Il suit de ces dispositions légales que l’octroi du statut de réfugié est notamment soumis à la triple condition que les actes invoqués sont motivés par un des critères de fond définis à l’article 2 f) de la loi du 18 décembre 2015, à savoir la race, la religion, la nationalité, les opinions politiques ou l’appartenance à un certain groupe social, que ces actes sont d’une gravité suffisante au sens de l’article 42, paragraphe (1) de la loi du 18 décembre 2015, et qu’ils émanent de personnes qualifiées comme acteurs aux termes des articles 39 et 40 de la loi du 18 décembre 2015, étant entendu qu’au cas où les auteurs des actes sont des personnes privées, elles ne sont à qualifier comme acteurs que dans le cas où les acteurs visés aux points a) et b) de l’article 40 de la loi du 18 décembre 2015 ne peuvent ou ne veulent pas accorder une protection contre les persécutions et que le demandeur ne peut ou ne veut pas se réclamer de la protection de son pays d’origine.

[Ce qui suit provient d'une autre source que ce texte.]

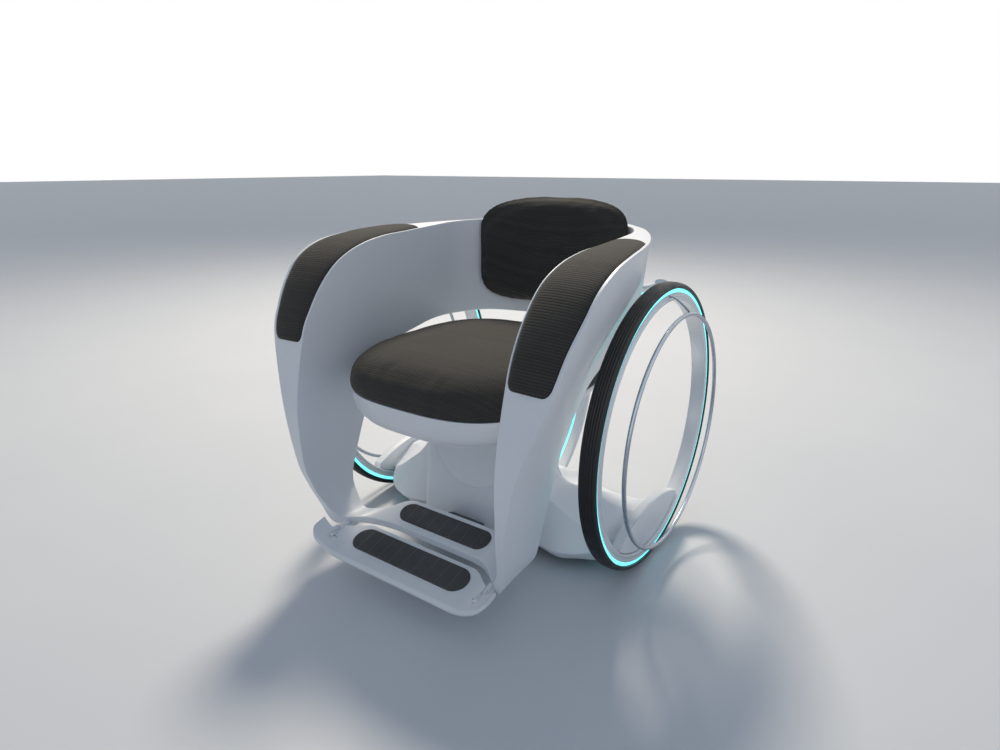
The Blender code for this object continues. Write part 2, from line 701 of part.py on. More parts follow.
def build_base():
    shell = piece("base_shell", base_walls(), white_plastic)
    cut(shell, "column_dish", dish())
    past_wall = COLUMN_TOP - 4 * BASE_WALL, COLUMN_TOP + BASE_WALL
    cut(shell, "guide_tube_hole", disc(LIFT_OUTER + GAP, *past_wall, (0, 0, 1), (0, LIFT_PLACE, 0), ROUND))
    build_base_plate(hollow_places())
    bottom = BASE_BOTTOM + BASE_PLATE_THICKNESS + GAP
    piece("battery_pack", block(BATTERY, (0, BATTERY_MIDDLE, bottom + BATTERY[2] / 2), 0.004), grey_plastic)
    piece("light_controller", block(CONTROLLER, (0, CONTROLLER_MIDDLE, bottom + CONTROLLER[2] / 2), 0.003),
          grey_plastic)


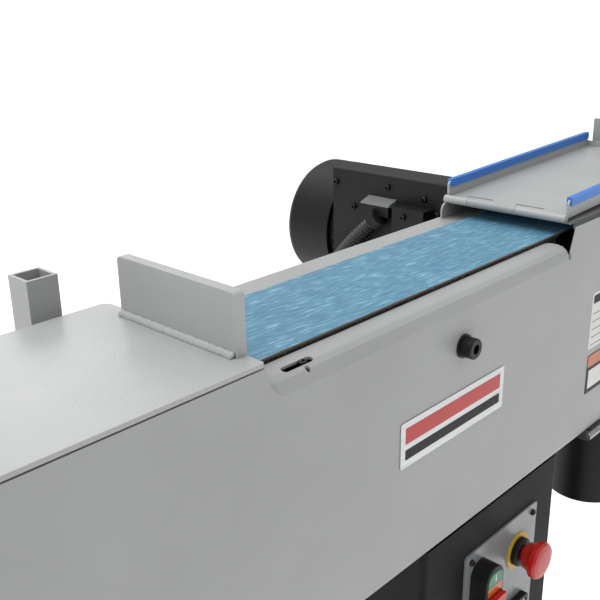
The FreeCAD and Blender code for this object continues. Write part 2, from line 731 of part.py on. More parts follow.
def wheels():
    half = beltWidth / 2 + 0.4
    drive = turned("drive_wheel", driveX, beltCentre, axleZ, "y",
                   wheelProfile(shaftRadius, 30, wheelRadius - 14, wheelRadius, half, 6))
    hole = pocket(drive, "XY_Plane", -8, 8, ((58, 0), 14))
    polar(drive, hole, 5)
    hub = turned("contact_wheel_hub", idlerX, beltCentre, axleZ, "y",
                 wheelProfile(23.5, 32, wheelRadius - 22, wheelRadius - 12, half - 1, 5))
    opening = pocket(hub, "XY_Plane", -7, 7, ((54, 0), 13))
    polar(hub, opening, 6)
    turned("contact_wheel_tyre", idlerX, beltCentre, axleZ, "y",
           rectangle((wheelRadius - 12, wheelRadius), (-half, half)))
    rings = [cut(rod((idlerX, start, axleZ), 14, 23.5, "y"), rod((idlerX, start - 1, axleZ), 16, 10.02, "y"))
             for start in (beltCentre - 44, beltCentre + 30)]
    node("wheel_bearings", group(*rings))


def tensioner():
    turned("idler_axle", idlerX, beltCentre, axleZ, "y",
           [(0, -58), (16, -58), (16, -50), (9.99, -50), (9.99, 58), (14, 58), (14, 83), (0, 83)])
    slideFront = wallFront - 26
    block = box((idlerX - 40, idlerX + 40), (slideFront, wallFront - 1), (axleZ - 28, axleZ + 28))
    node("tension_slide", cut(block, rod((idlerX, slideFront - 1, axleZ), 40, 14.02, "y")))
    rails = []
    for low, high in ((28.3, 42), (-42, -28.3)):
        rails.append(box((idlerX - 80, idlerX + 80), (slideFront, wallFront), (axleZ + low, axleZ + high)))
    rails.append(box((idlerX + 104, idlerX + 112), (slideFront, wallFront), (axleZ - 20, axleZ + 20)))
    rails.append(rod((idlerX + 60, slideFront + 13, axleZ), 45, 4, "x"))
    node("tension_guides", group(*rails))
    node("tension_spring", cut(rod((idlerX + 40.2, slideFront + 13, axleZ), 63.8, 9, "x"),
                               rod((idlerX + 40, slideFront + 13, axleZ), 65, 6, "x")))
    leverZ = axleZ - 40
    arm = join(rod((leverArmX, rearFace + 0.5, leverZ), 12, 14, "y"),
               box((leverArmX - 6, leverArmX + 6), (rearFace + 4, rearFace + 10), (leverZ - 105, leverZ)),
               rod((leverArmX, wallFront - 18, leverZ), 24, 6, "y"))
    node("tension_lever", arm)
    turned("lever_grip", leverArmX, rearFace + 10, leverZ - 98, "y",
           [(0, 0), (6, 0), (6, 4), (13, 9), (15, 16), (13, 23), (7, 27), (0, 28)])
    knob = [(0, -22), (3.95, -22), (3.95, 0.3), (7, 0.3), (7, 6), (16, 8), (17.5, 11), (17.5, 21), (15, 24), (0, 24)]
    turned("tracking_knob", housingLeft, trackingY, trackingZ, "-x", knob)


# ---- motor ------------------------------------------------------------------------------------

def motor():
    body = turned("motor_body", driveX, 0, axleZ, "y",
                  [(22, rearFace), (84, rearFace), (84, rearFace + 10), (70, motorStart - 2), (70, motorStart),
                   (motorRadius, motorStart), (motorRadius, motorEnd), (30, motorEnd), (30, motorEnd - 12),
                   (motorRadius - 8, motorEnd - 12), (motorRadius - 8, motorStart + 12), (22, motorStart + 12)])
    rib = pad(body, "XY_Plane", motorStart + 20, cowlStart - 6,
              rectangle((motorRadius - 1, motorRadius + 4), (-1.2, 1.2)))
    polar(body, rib, 36)
    cowl = turned("motor_cowl", driveX, 0, axleZ, "y",
                  [(motorRadius + 4.4, cowlStart), (cowlRadius, cowlStart), (cowlRadius, cowlEnd - 9),
                   (cowlRadius - 3, cowlEnd - 3), (cowlRadius - 9, cowlEnd), (0, cowlEnd), (0, cowlEnd - 2),
                   (cowlRadius - 10, cowlEnd - 2), (cowlRadius - 4, cowlEnd - 6), (cowlRadius - 2, cowlEnd - 10),
                   (cowlRadius - 2, cowlStart + 12), (motorRadius + 4.4, cowlStart + 12)])
    for radius, count in ((26, 8), (44, 14), (62, 20)):
        hole = pocket(cowl, "XY_Plane", cowlEnd - 3, cowlEnd + 1, ((radius, 0), 5.5))
        polar(cowl, hole, count)
    turned("motor_shaft", driveX, 0, axleZ, "y",
           [(0, beltFront - 9), (24, beltFront - 9), (24, beltFront - 4), (shaftRadius - 0.02, beltFront - 4),
            (shaftRadius - 0.02, wallFront - 12),
            (18, wallFront - 12), (18, motorEnd - 2), (9, motorEnd - 2), (9, cowlEnd - 12), (0, cowlEnd - 12)])
    fan = turned("motor_fan", driveX, cowlStart + 22, axleZ, "y", [(9, 0), (22, 0), (22, 30), (9, 30)])
    blade = pad(fan, "XY_Plane", 4, 28, rectangle((20, 70), (-1.5, 1.5)))
    polar(fan, blade, 8)


def sidePlate():
    # A folded guard beside the motor carries the terminal box, the conduit and a small cover.
    body = newBody("motor_side_plate")
    low = axleZ - 60
    pad(body, "YZ_Plane", sidePlateX, sidePlateX + 3, rectangle((rearFace, 287), (low, sidePlateTop)))
    pad(body, "XZ_Plane", rearFace + 8, 287,
        rectangle((sidePlateX, sidePlateX + 46), (sidePlateTop - 3, sidePlateTop)))
    fillet(body, 3, lambda spot, edge: along(edge, "y") and near(spot.x, sidePlateX) and near(spot.z, sidePlateTop))
    pad(body, "XZ_Plane", rearFace, rearFace + 3, rectangle((sidePlateX - 22, sidePlateX), (low, axleZ + 90)))
    # y and z of each screw head on the plate, and one on the junction cover
    spots = ((281, 930), (250, 901), (194, 934), (137, 927), (117, 910))
    heads = [rod((sidePlateX - 4, y, z), 4, 4, "x") for y, z in spots]
    heads.append(rod((sidePlateX - 24, 154, 905), 4, 4, "x"))
    node("side_plate_screws", group(*heads))
    lid = newBody("terminal_lid")
    pad(lid, "XZ_Plane", 180, 225,
        [(sidePlateX - 17, 912.5), (sidePlateX, 912.5), (sidePlateX, 920.1), (sidePlateX - 17, 914.3)])
    node("junction_cover", join(box((sidePlateX - 20, sidePlateX), (124, 172), (872, 915)),
                                box((sidePlateX - 23, sidePlateX), (122, 174), (915, 917))))


def tubeAlong(route, radius):
    # A round tube along straight runs joined by tangent arcs.
    points = [Vector(*point) for point in route]
    edges = []
    start = points[0]
    total = 0.0
    for index in range(1, len(points) - 1):
        before = points[index - 1] - points[index]
        after = points[index + 1] - points[index]
        turn = math.pi - before.getAngle(after)
        shorter = min(before.Length, after.Length)
        back = 0.45 * shorter
        bend = back / math.tan(turn / 2)
        print(f"conduit arc radius {bend:.1f} mm")
        inDirection = Vector(before).normalize()
        outDirection = Vector(after).normalize()
        entry = points[index] + inDirection * back
        leave = points[index] + outDirection * back
        half = (inDirection + outDirection).normalize()
        toCentre = bend / math.cos(turn / 2)
        middle = points[index] + half * (toCentre - bend)
        edges.append(Part.LineSegment(start, entry).toShape())
        edges.append(Part.Arc(entry, middle, leave).toShape())
        total += (entry - start).Length + bend * turn
        start = leave
    edges.append(Part.LineSegment(start, points[-1]).toShape())
    total += (points[-1] - start).Length
    path = Part.Wire(edges)
    direction = (points[1] - points[0]).normalize()
    section = Part.Wire([Part.makeCircle(radius, points[0], direction)])
    tube = path.makePipeShell([section], True, False)
    expected = math.pi * radius * radius * total
    if abs(tube.Volume - expected) > 0.01 * expected:
        raise RuntimeError("the conduit's volume differs from its section times its length")
    return tube


def fitting(tip, beyond, length, radius):
    # A round connector on the line of the conduit, from the conduit's end outwards.
    away = (Vector(*tip) - Vector(*beyond)).normalize()
    item = doc.addObject("Part::Cylinder", "fitting")
    bind(item, "Radius", radius)
    bind(item, "Height", length)
    item.Placement = FreeCAD.Placement(Vector(*tip), FreeCAD.Rotation(Vector(0, 0, 1), away))
    bind(item, "Placement.Base.x", sidePlateX - 15)
    return item


def conduit():
    # The conduit is drawn in the plane X = 0 and placed beside the plate.
    route = [(0, 206, 890), (0, 240, 861), (0, 266, 829)]
    item = doc.addObject("Part::Feature", "conduit")
    item.Shape = tubeAlong(route, dims.conduitRadius)
    node("conduit", place(item, sidePlateX - 15, 0, 0))
    upper = box((sidePlateX - 16, sidePlateX), (181, 224), (899, 912.5))
    node("terminal_box", join(upper, fitting(route[0], route[1], 14, conduitRadius + 1.5)))
    lower = box((sidePlateX - 28, sidePlateX), (266, 287), (792, 818))
    node("conduit_block", join(lower, fitting(route[-1], route[-2], 16, conduitRadius + 2.5)))


# ---- dust outlet ------------------------------------------------------------------------------

def dustOutlet():
    turned("dust_spigot", spigotX, beltCentre, 0, "z",
           [(spigotRadius - 2, spigotBottom), (spigotRadius, spigotBottom), (spigotRadius, housingBottom - 2),
            (spigotRadius + 12, housingBottom - 2), (spigotRadius + 12, housingBottom),
            (spigotRadius - 2, housingBottom)])


basePlate()
column()
columnFittings()
controlPlate()
twinSwitch()
emergencyStop()
selectorSwitch()
rearWall()
endPlates()
leftCover()
workStop()
accessoryPost()
hood()
lidParts()
frontDoor()
doorFittings()
doorHinges()
beltAndPlaten()
wheels()
tensioner()
motor()
sidePlate()
conduit()
dustOutlet()
doc.recompute()

faults = [item.Name for item in doc.Objects if "Invalid" in item.State or "Error" in item.State]
if faults:
    raise RuntimeError(f"failed objects: {faults}")
for name, item in parts.items():
    if item.Shape.isNull() or not item.Shape.isValid():
        raise RuntimeError(f"{name} has no valid shape")

os.makedirs("parts", exist_ok=True)
for name, item in parts.items():
    item.Shape.exportStep(f"parts/{name}.step")
print(f"{len(parts)} parts written")
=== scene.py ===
import json
import math

import bmesh
import bpy
from mathutils import Matrix, Vector


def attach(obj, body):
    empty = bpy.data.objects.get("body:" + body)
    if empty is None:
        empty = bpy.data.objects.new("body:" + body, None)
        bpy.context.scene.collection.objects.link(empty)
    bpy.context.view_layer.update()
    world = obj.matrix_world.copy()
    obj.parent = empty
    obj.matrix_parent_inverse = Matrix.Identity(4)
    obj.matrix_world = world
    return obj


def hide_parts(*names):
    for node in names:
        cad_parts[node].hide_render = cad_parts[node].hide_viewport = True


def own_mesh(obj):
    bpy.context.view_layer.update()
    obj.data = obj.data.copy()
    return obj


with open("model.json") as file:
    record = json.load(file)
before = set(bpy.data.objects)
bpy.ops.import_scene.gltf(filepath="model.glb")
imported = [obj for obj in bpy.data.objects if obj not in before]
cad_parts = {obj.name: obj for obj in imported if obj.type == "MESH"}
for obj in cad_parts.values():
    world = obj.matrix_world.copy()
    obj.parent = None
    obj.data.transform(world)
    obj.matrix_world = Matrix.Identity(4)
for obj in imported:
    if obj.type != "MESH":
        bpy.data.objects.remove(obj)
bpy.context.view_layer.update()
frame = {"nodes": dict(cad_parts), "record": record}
nodes = frame["nodes"]
scene = bpy.context.scene
print("frame loaded,", len(nodes), "pieces")


def linear(hexColour):
    # sRGB hex to the linear values that the shaders want
    levels = [int(hexColour[i:i + 2], 16) / 255 for i in (1, 3, 5)]
    return [c / 12.92 if c <= 0.04045 else ((c + 0.055) / 1.055) ** 2.4 for c in levels] + [1.0]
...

Quant au statut conféré par la protection subsidiaire, il convient de souligner qu’aux termes de l’article 2 g) de la loi 18 décembre 2015 est une « personne pouvant bénéficier de la protection subsidiaire », « tout ressortissant d’un pays tiers ou tout apatride qui ne peut être considéré comme un réfugié, mais pour lequel il y a des motifs sérieux et avérés de croire que la personne concernée, si elle était renvoyée dans son pays d’origine ou, dans le cas d’un apatride, dans le pays dans lequel il avait sa résidence habituelle, courrait un risque réel de subir les atteintes graves définies à l’article 48, l’article 50, paragraphes (1) et (2), n’étant pas applicable à cette personne, et cette personne ne pouvant pas ou, compte tenu de ce risque, n’étant pas disposée à se prévaloir de la protection de ce pays ».
L’article 48 de la même loi énumère en tant qu’atteintes graves, sous ses points a), b) et c), la peine de mort ou l’exécution, la torture ou des traitements ou sanctions inhumains ou dégradants infligés à un demandeur dans son pays d’origine, ou encore des menaces graves et individuelles contre la vie ou la personne d’un civil en raison d’une violence aveugle en cas de conflit armé interne ou international.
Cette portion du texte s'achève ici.